## BEGIN Data lines
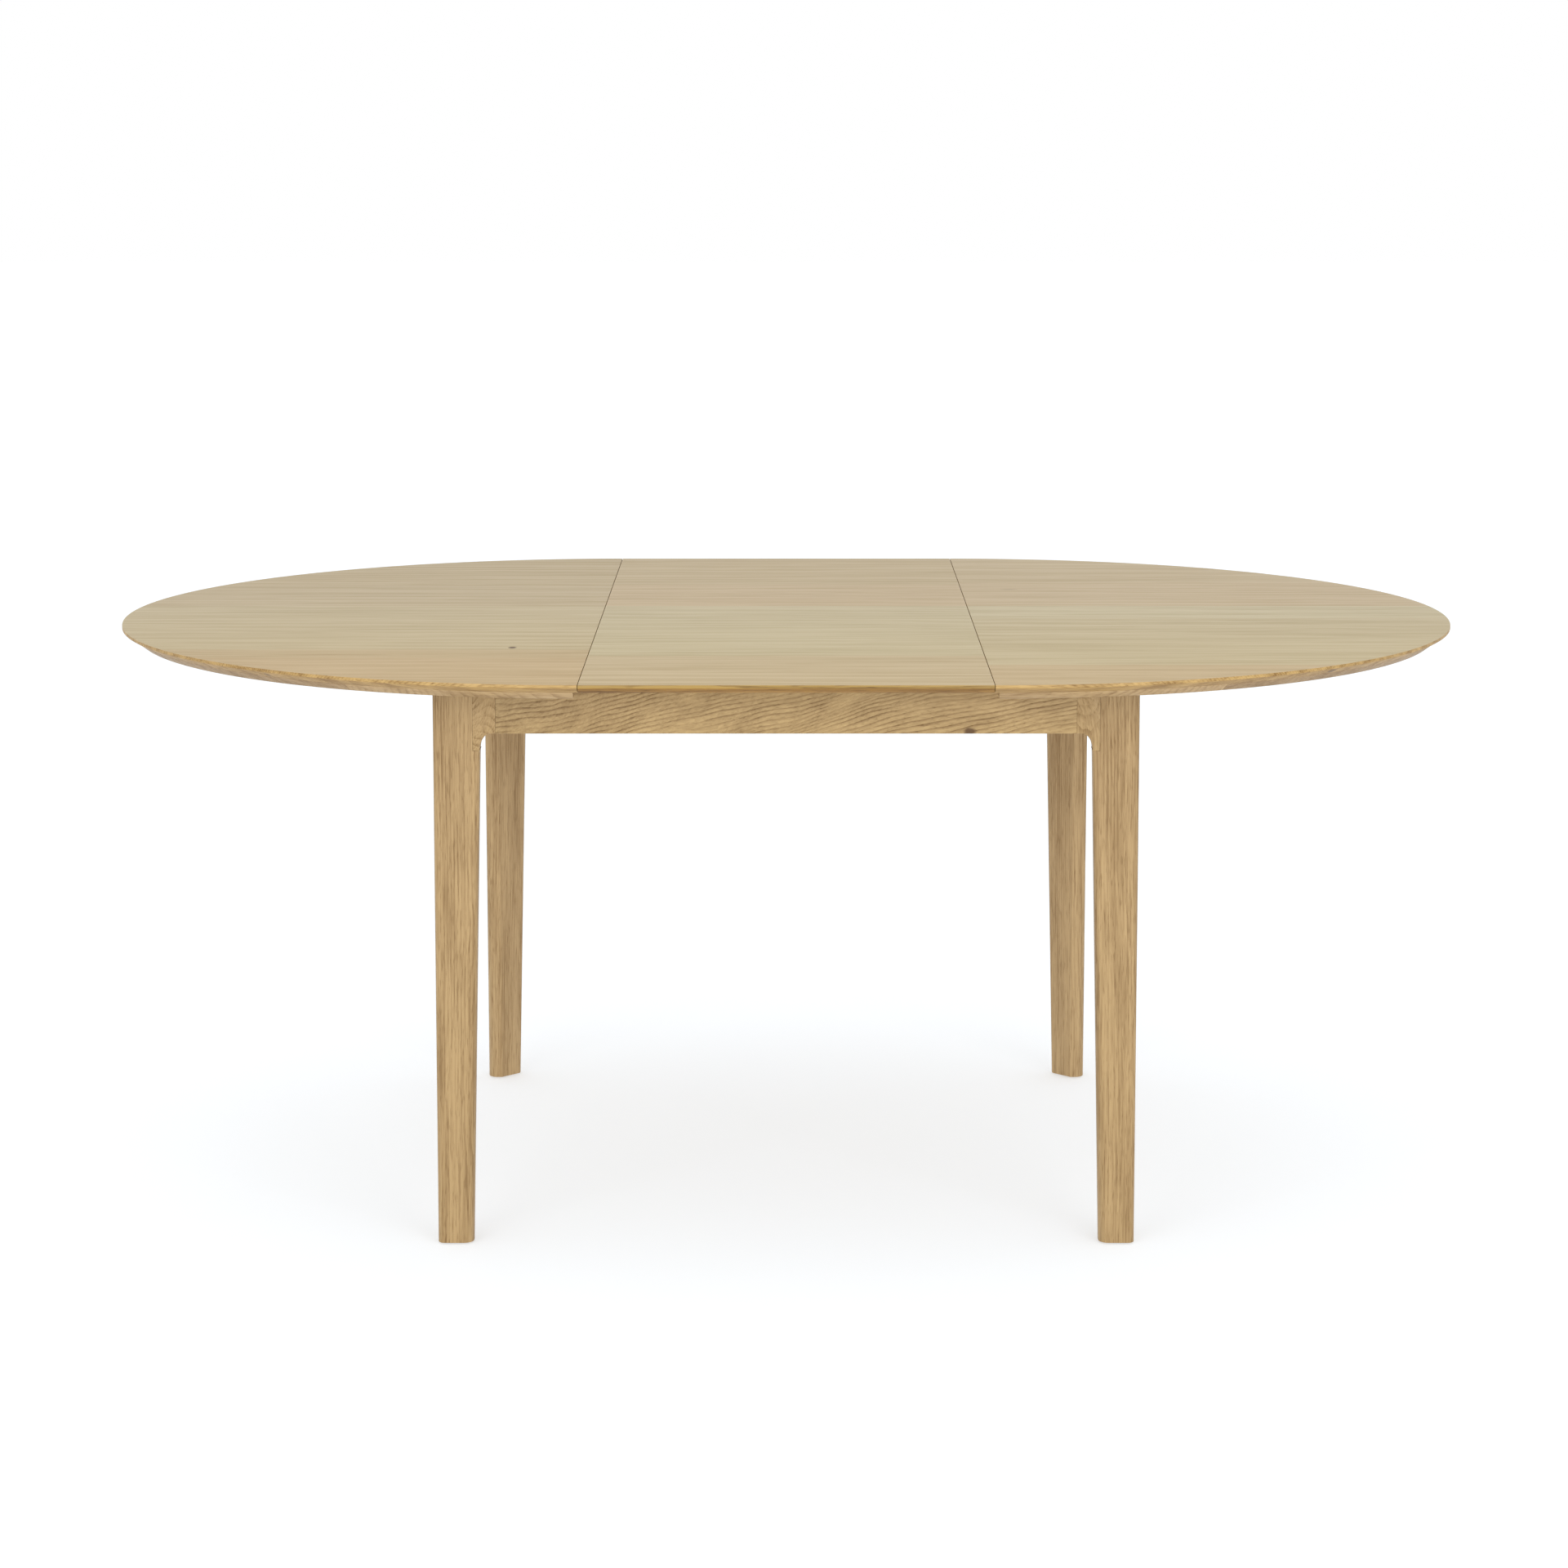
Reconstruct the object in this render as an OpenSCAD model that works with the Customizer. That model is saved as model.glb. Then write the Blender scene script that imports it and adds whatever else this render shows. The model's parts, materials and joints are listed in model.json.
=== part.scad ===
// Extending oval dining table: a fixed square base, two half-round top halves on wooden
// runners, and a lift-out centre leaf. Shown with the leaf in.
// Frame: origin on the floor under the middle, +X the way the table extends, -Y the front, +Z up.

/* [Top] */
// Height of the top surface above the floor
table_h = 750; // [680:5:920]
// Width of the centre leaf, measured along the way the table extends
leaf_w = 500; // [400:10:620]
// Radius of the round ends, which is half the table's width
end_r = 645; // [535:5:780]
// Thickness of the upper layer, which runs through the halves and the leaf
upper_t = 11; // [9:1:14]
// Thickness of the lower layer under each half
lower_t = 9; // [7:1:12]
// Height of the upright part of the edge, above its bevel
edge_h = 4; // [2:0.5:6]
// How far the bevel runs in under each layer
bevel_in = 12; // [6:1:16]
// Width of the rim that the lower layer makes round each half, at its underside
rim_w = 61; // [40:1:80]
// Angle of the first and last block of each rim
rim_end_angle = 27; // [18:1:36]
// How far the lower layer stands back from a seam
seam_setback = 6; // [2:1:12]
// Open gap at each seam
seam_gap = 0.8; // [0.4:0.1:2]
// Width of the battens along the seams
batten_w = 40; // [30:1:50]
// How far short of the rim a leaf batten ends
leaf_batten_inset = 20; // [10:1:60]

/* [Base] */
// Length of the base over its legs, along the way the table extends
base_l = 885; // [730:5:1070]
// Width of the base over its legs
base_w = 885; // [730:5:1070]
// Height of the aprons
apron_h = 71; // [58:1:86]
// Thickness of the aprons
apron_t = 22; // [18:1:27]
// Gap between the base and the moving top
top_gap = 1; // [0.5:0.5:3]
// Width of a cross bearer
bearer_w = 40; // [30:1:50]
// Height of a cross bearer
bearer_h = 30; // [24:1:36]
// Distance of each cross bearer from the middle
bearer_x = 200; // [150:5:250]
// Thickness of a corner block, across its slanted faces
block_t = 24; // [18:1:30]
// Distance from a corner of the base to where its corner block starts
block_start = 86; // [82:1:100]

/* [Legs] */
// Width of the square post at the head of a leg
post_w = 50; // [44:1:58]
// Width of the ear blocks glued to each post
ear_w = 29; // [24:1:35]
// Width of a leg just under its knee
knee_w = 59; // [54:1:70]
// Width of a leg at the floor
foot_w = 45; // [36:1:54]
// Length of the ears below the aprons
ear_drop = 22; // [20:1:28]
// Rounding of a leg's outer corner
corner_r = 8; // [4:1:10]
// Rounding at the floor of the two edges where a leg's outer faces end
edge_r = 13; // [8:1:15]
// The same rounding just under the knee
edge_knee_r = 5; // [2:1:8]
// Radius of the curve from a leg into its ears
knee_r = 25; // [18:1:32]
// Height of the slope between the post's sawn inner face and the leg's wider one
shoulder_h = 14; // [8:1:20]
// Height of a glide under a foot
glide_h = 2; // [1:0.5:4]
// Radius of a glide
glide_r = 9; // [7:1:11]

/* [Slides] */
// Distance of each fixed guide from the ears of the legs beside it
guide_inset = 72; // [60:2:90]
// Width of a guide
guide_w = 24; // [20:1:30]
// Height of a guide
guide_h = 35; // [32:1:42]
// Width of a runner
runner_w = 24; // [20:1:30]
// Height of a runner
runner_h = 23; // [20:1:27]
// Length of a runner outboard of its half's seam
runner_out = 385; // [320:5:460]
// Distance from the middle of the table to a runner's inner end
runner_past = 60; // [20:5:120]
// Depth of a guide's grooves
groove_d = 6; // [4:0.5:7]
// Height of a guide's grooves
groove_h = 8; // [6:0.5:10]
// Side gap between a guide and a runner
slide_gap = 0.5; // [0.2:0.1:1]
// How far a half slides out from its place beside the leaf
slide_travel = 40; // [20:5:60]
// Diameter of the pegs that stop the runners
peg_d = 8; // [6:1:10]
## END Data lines
Given exercise
Write the data back out verbatim.

Solution to the problem
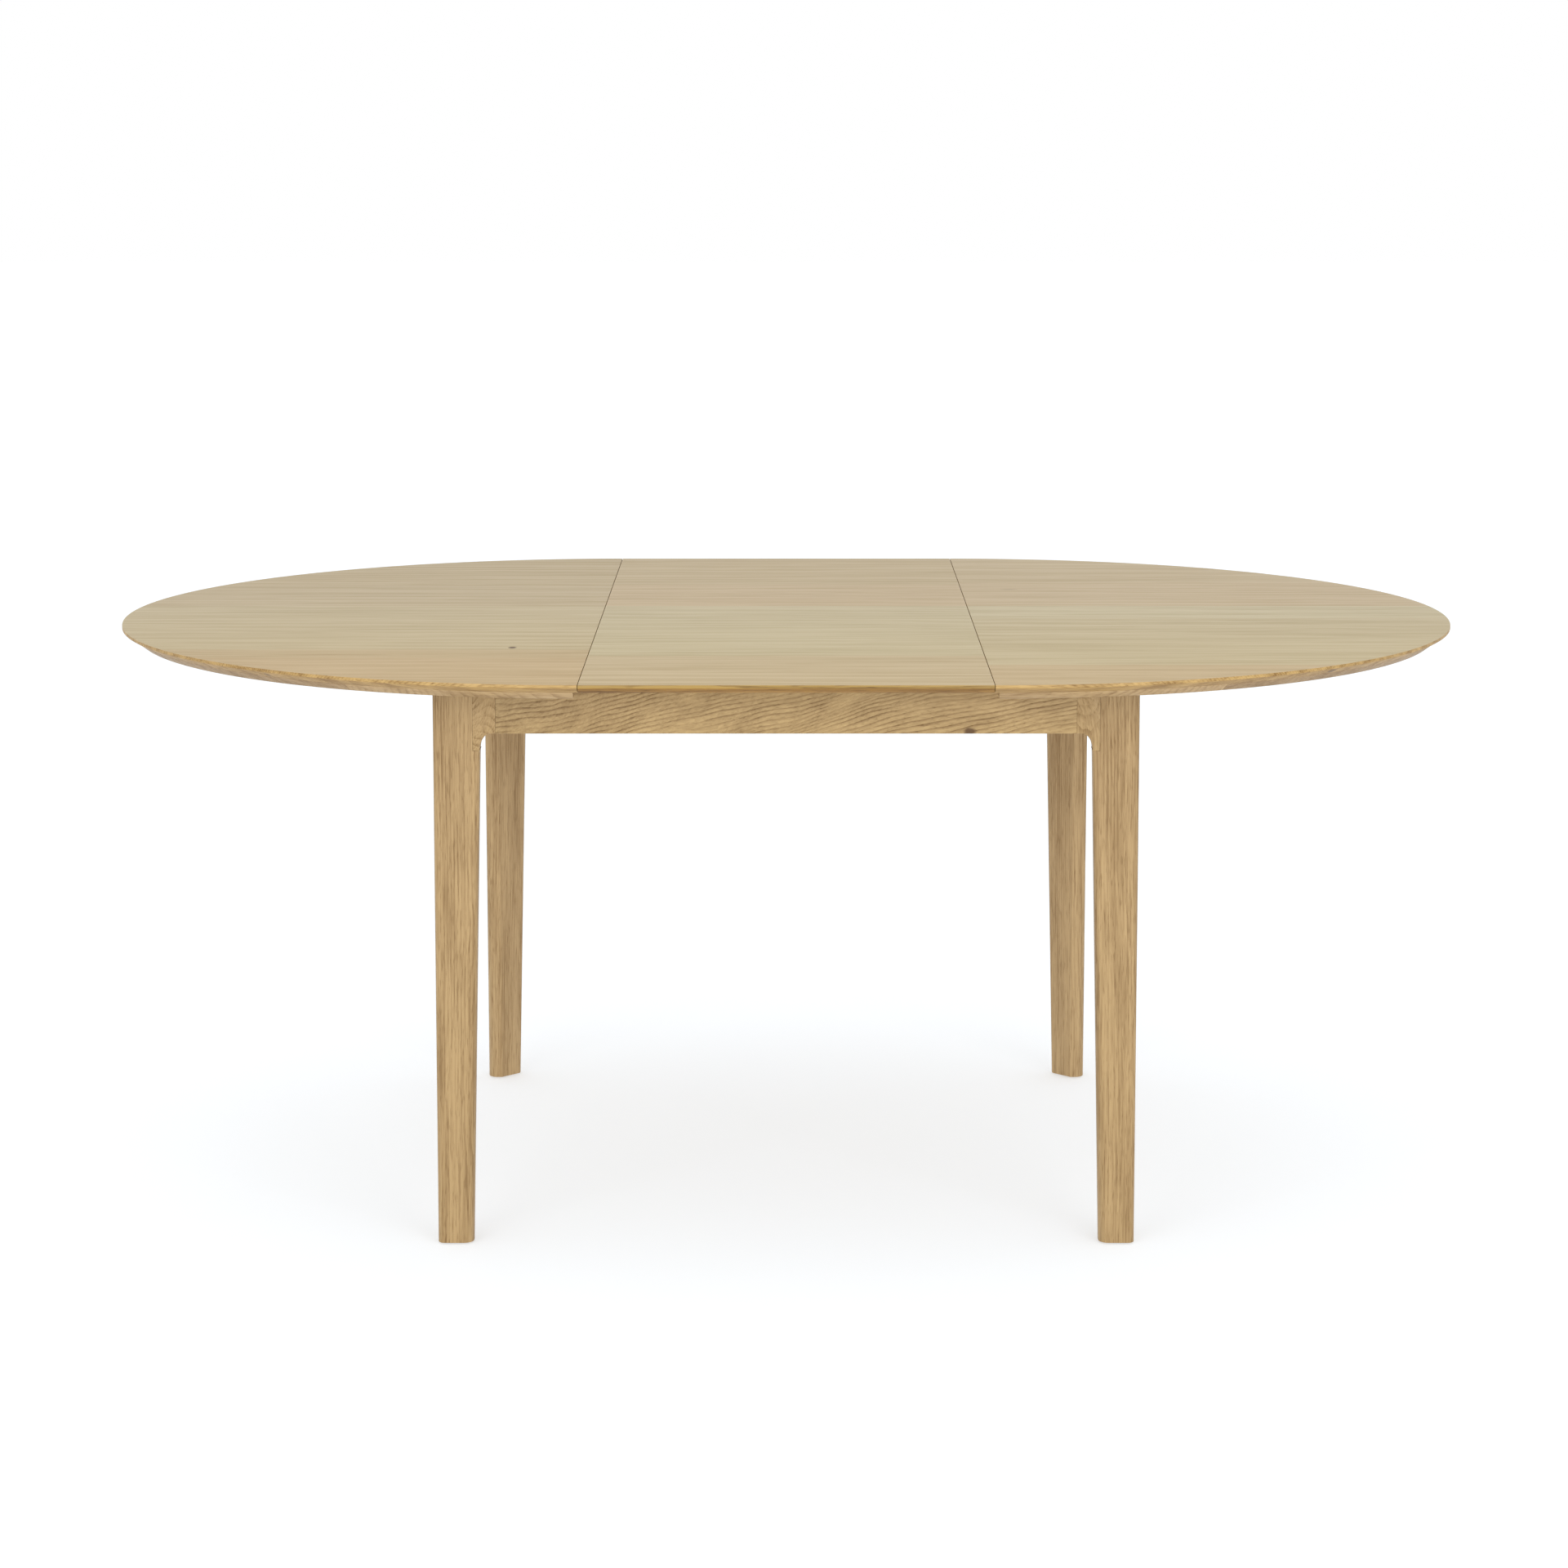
Reconstruct the object in this render as an OpenSCAD model that works with the Customizer. That model is saved as model.glb. Then write the Blender scene script that imports it and adds whatever else this render shows. The model's parts, materials and joints are listed in model.json.
=== part.scad ===
// Extending oval dining table: a fixed square base, two half-round top halves on wooden
// runners, and a lift-out centre leaf. Shown with the leaf in.
// Frame: origin on the floor under the middle, +X the way the table extends, -Y the front, +Z up.

/* [Top] */
// Height of the top surface above the floor
table_h = 750; // [680:5:920]
// Width of the centre leaf, measured along the way the table extends
leaf_w = 500; // [400:10:620]
// Radius of the round ends, which is half the table's width
end_r = 645; // [535:5:780]
// Thickness of the upper layer, which runs through the halves and the leaf
upper_t = 11; // [9:1:14]
// Thickness of the lower layer under each half
lower_t = 9; // [7:1:12]
// Height of the upright part of the edge, above its bevel
edge_h = 4; // [2:0.5:6]
// How far the bevel runs in under each layer
bevel_in = 12; // [6:1:16]
// Width of the rim that the lower layer makes round each half, at its underside
rim_w = 61; // [40:1:80]
// Angle of the first and last block of each rim
rim_end_angle = 27; // [18:1:36]
// How far the lower layer stands back from a seam
seam_setback = 6; // [2:1:12]
// Open gap at each seam
seam_gap = 0.8; // [0.4:0.1:2]
// Width of the battens along the seams
batten_w = 40; // [30:1:50]
// How far short of the rim a leaf batten ends
leaf_batten_inset = 20; // [10:1:60]

/* [Base] */
// Length of the base over its legs, along the way the table extends
base_l = 885; // [730:5:1070]
// Width of the base over its legs
base_w = 885; // [730:5:1070]
// Height of the aprons
apron_h = 71; // [58:1:86]
// Thickness of the aprons
apron_t = 22; // [18:1:27]
// Gap between the base and the moving top
top_gap = 1; // [0.5:0.5:3]
// Width of a cross bearer
bearer_w = 40; // [30:1:50]
// Height of a cross bearer
bearer_h = 30; // [24:1:36]
// Distance of each cross bearer from the middle
bearer_x = 200; // [150:5:250]
// Thickness of a corner block, across its slanted faces
block_t = 24; // [18:1:30]
// Distance from a corner of the base to where its corner block starts
block_start = 86; // [82:1:100]

/* [Legs] */
// Width of the square post at the head of a leg
post_w = 50; // [44:1:58]
// Width of the ear blocks glued to each post
ear_w = 29; // [24:1:35]
// Width of a leg just under its knee
knee_w = 59; // [54:1:70]
// Width of a leg at the floor
foot_w = 45; // [36:1:54]
// Length of the ears below the aprons
ear_drop = 22; // [20:1:28]
// Rounding of a leg's outer corner
corner_r = 8; // [4:1:10]
// Rounding at the floor of the two edges where a leg's outer faces end
edge_r = 13; // [8:1:15]
// The same rounding just under the knee
edge_knee_r = 5; // [2:1:8]
// Radius of the curve from a leg into its ears
knee_r = 25; // [18:1:32]
// Height of the slope between the post's sawn inner face and the leg's wider one
shoulder_h = 14; // [8:1:20]
// Height of a glide under a foot
glide_h = 2; // [1:0.5:4]
// Radius of a glide
glide_r = 9; // [7:1:11]

/* [Slides] */
// Distance of each fixed guide from the ears of the legs beside it
guide_inset = 72; // [60:2:90]
// Width of a guide
guide_w = 24; // [20:1:30]
// Height of a guide
guide_h = 35; // [32:1:42]
// Width of a runner
runner_w = 24; // [20:1:30]
// Height of a runner
runner_h = 23; // [20:1:27]
// Length of a runner outboard of its half's seam
runner_out = 385; // [320:5:460]
// Distance from the middle of the table to a runner's inner end
runner_past = 60; // [20:5:120]
// Depth of a guide's grooves
groove_d = 6; // [4:0.5:7]
// Height of a guide's grooves
groove_h = 8; // [6:0.5:10]
// Side gap between a guide and a runner
slide_gap = 0.5; // [0.2:0.1:1]
// How far a half slides out from its place beside the leaf
slide_travel = 40; // [20:5:60]
// Diameter of the pegs that stop the runners
peg_d = 8; // [6:1:10]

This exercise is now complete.